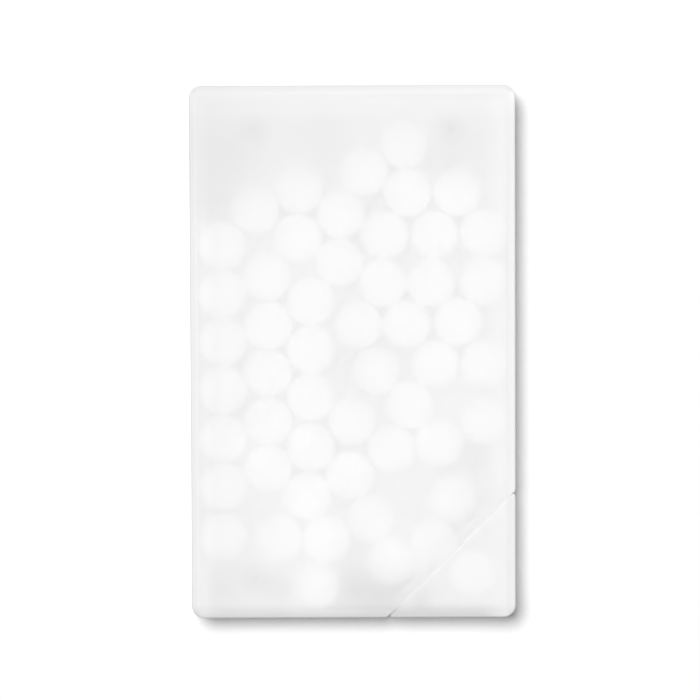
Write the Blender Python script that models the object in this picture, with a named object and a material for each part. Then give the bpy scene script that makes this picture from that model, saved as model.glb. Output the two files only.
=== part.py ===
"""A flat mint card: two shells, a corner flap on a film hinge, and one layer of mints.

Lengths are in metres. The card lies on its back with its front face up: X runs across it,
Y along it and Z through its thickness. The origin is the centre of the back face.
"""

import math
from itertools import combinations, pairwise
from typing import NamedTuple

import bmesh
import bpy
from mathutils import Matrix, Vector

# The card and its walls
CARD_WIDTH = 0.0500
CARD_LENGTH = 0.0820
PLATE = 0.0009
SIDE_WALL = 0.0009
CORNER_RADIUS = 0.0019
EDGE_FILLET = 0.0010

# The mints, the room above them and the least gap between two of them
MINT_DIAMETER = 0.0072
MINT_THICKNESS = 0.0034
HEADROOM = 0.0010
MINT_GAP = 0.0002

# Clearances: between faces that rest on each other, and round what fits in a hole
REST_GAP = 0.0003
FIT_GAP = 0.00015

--

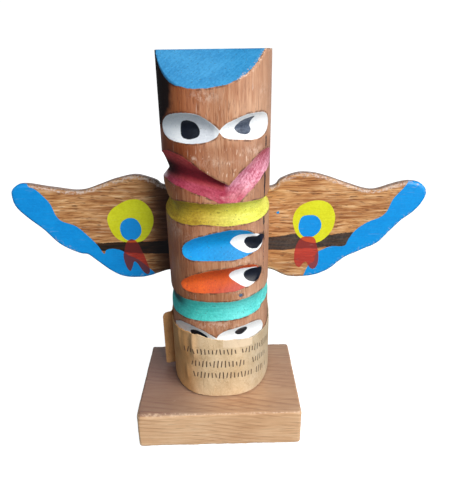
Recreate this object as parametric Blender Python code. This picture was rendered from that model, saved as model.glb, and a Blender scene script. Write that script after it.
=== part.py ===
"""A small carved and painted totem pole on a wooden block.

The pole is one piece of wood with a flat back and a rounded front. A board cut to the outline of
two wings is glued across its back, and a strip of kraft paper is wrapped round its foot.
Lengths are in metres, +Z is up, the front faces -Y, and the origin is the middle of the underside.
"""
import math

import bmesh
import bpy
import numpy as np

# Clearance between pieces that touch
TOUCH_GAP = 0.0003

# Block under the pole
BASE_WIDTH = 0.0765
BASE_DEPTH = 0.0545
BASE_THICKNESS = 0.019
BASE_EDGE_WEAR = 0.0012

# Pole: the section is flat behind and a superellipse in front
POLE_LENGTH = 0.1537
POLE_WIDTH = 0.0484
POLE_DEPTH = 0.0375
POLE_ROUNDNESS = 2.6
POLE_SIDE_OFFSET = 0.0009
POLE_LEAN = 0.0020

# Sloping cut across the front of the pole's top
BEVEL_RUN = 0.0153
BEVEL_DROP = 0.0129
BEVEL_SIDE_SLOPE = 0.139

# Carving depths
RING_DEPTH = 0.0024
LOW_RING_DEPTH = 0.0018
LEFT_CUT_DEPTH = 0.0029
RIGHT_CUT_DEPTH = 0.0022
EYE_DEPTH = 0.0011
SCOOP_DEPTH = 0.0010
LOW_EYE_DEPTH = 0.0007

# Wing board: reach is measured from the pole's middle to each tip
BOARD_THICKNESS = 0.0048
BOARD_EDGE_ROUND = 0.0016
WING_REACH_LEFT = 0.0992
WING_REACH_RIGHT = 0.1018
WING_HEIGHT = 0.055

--

Directive: Above is a listing; print exactly its lines from the one with "Recreate this object" through the one with "a wooden block.", and no other lines.

Output of the task:
Recreate this object as parametric Blender Python code. This picture was rendered from that model, saved as model.glb, and a Blender scene script. Write that script after it.
=== part.py ===
"""A small carved and painted totem pole on a wooden block.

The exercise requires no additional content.